“When Haiti plays Brazil, Haitians will feel equal. Football gives even the weakest and the poorest a fighting chance. That is profound.” — Dimitri Elias Léger
Yesterday, Simon Kuper defined the World Cup as a religious feast for all of humanity. Today, Dimitry Elias Léger asks whether God is watching. His new novel, Death of the Soccer God, is a fictional reimagining of the most famous goal in American World Cup history — scored in 1950 by a non-American. Joe Gaëtjens was a half-German, half-Haitian teenager sent to New York to study, not to play football. He picked up the game in Central Park, somehow (as a non-American) made it onto the US team at the 1950 World Cup in Brazil, and scored the goal that famously beat England one–nil in Belo Horizonte. England was so heavily favoured that the football-mad BBC didn’t even send a reporter.
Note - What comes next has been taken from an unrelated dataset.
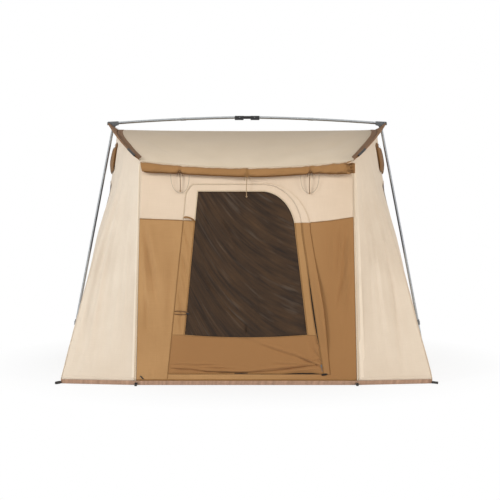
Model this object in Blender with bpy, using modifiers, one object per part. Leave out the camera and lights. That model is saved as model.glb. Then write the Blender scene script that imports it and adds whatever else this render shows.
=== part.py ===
"""Canvas cabin tent: a sewn canvas body on a tray floor, hung from two sprung roof bars.

A ridge pole that folds at its middle runs over the roof, presses down on both bars, and stands on
one telescoping leg at each end. Metres, +Z up, the door faces -Y, origin at the centre of the floor.
"""

import math

import bmesh
import bpy
from mathutils import Matrix, Vector

# Clearances
TOUCH = 0.0003
SEAM = 0.0006
RUNNING = 0.0005

# Floor tray
FLOOR_WIDTH = 3.05
FLOOR_DEPTH = 3.05
CORNER_SETBACK = 0.08
FLOOR_CLOTH = 0.003
LIP_HEIGHT = 0.036

# Canvas walls and roof
CANVAS = 0.002
WALL_FOOT_WIDTH = 1.794
WALL_LEAN = 0.115
BAND_HEIGHT = 1.342
EAVE_SAG = 0.055
RIDGE_SAG = 0.010
ROOF_BILLOW = 0.012
SIDE_SWELL = 0.024
FOLD_DEPTH = 0.007
CORNER_SHARE = 0.65
CORNER_CUTBACK = 0.0012
WING_CUTBACK = 0.0013
EDGE_CUTBACK = 0.0011

# Sprung roof bars and the canvas fin that hangs the body from them
BAR_DIAMETER = 0.0095
APEX_HALF_SPAN = 1.325
APEX_HEIGHT = 2.266
BAR_END_HALF_SPAN = 0.915
BAR_END_HEIGHT = 1.868
BAR_BOW = 0.0175
BAR_BEND = 0.05
FIN_WIDTH = 0.047
FIN_DROP = 0.045
APEX_TUCK_IN = 0.103
APEX_TUCK_DOWN = 0.063
TUCK_REACH = 0.35
SLEEVE_START = 0.05
SLEEVE_END = 0.998
SLEEVE_WALL = 0.0022
STRAP_WIDTH = 0.018
STRAP_INNER_EDGE = 0.022
STRAP_END_GAP = 0.0013
WEBBING = 0.002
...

Léger — a Haitian-born writer and (for his sins) an Arsenal fan — spent three weeks in Brazil researching the novel, two of them in Belo Horizonte. The philosophical question at the core of the book asks if God loves Haiti. Does God, Léger wonders, have a particular affection for the poorest people on earth?
And now, for the first time in decades, Haiti have qualified for the World Cup. In the United States of all places. They’re in the toughest group — with Morocco and, yes, Brazil. For ninety minutes, Haiti will be the Seleção’s equal. The democratic spectacle of football, Léger says, gives even the weakest and the poorest a fighting chance. God might even be watching.